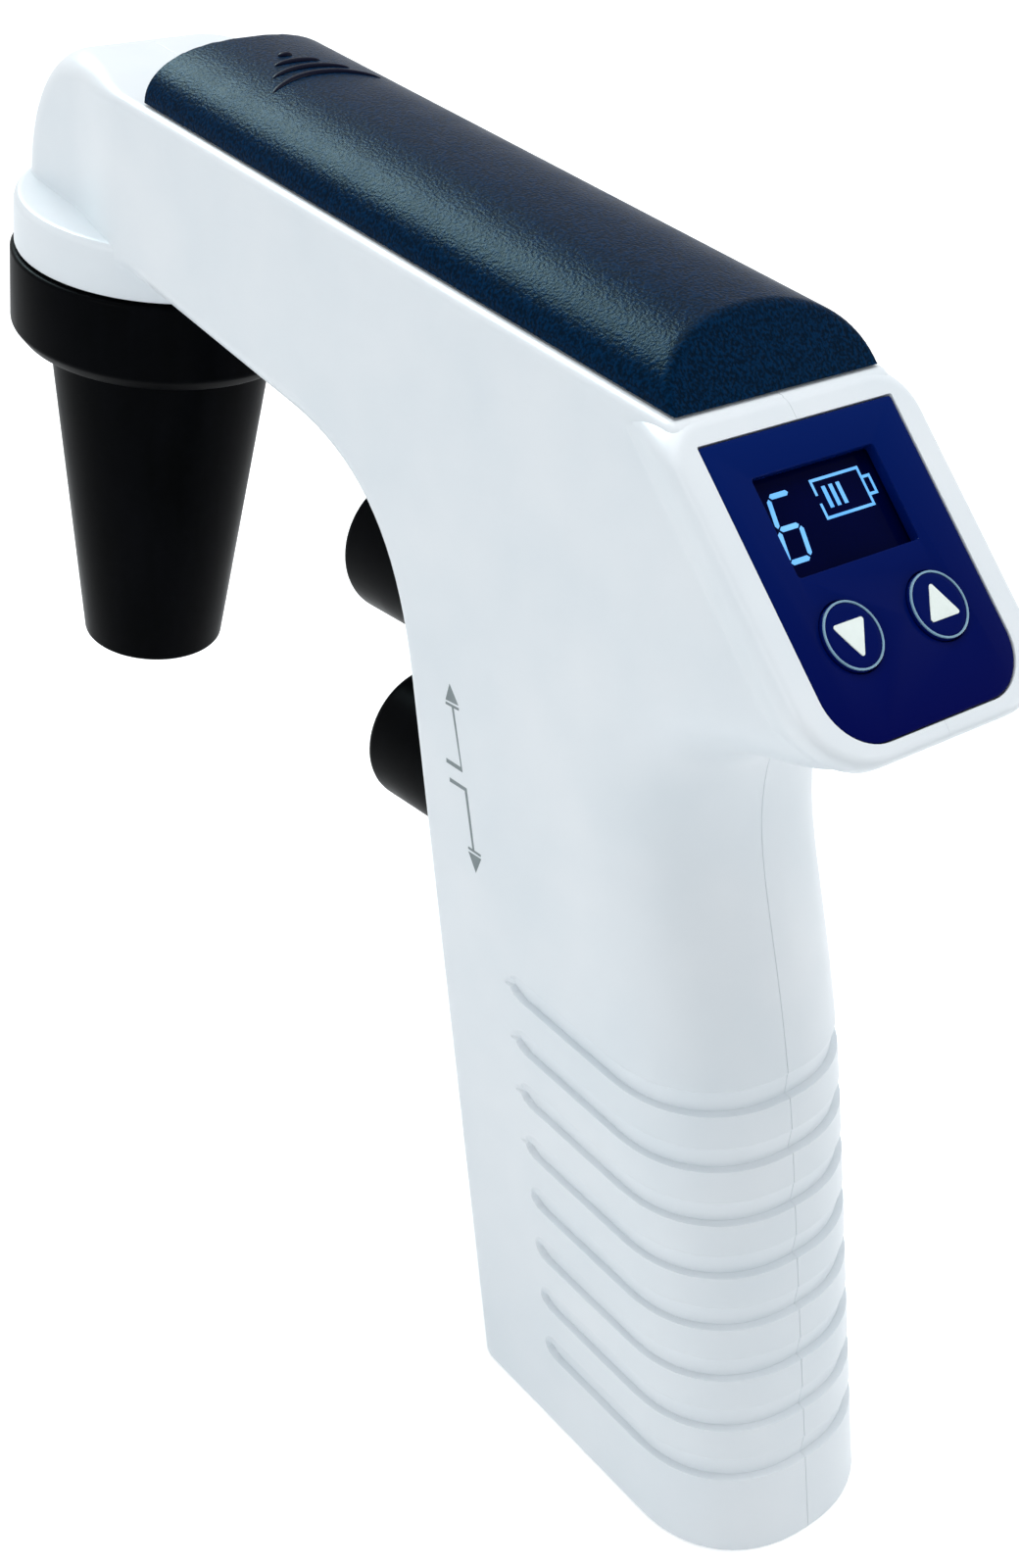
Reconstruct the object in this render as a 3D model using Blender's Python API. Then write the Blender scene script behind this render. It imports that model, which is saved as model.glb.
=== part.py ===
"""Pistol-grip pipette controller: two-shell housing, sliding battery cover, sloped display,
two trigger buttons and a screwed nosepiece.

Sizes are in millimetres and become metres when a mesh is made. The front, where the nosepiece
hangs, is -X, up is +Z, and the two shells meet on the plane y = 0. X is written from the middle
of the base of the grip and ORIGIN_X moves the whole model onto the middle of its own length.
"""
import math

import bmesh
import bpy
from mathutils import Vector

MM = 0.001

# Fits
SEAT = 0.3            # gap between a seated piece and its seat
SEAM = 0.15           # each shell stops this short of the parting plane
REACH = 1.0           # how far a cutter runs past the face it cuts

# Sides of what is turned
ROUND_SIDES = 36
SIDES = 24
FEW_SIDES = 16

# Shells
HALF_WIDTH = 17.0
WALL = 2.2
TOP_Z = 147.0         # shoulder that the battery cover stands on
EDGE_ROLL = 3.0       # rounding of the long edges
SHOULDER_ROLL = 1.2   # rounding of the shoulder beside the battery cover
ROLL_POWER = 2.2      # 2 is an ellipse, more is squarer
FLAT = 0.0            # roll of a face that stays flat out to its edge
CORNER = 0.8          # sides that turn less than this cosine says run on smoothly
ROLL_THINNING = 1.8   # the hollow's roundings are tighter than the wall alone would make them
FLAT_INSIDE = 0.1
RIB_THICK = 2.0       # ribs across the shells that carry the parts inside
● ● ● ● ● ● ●
(PROMPT): Show the lines from the data above that contain the string "model".

(WORKED SOLUTION):
Reconstruct the object in this render as a 3D model using Blender's Python API. Then write the Blender scene script behind this render. It imports that model, which is saved as model.glb.
of the base of the grip and ORIGIN_X moves the whole model onto the middle of its own length.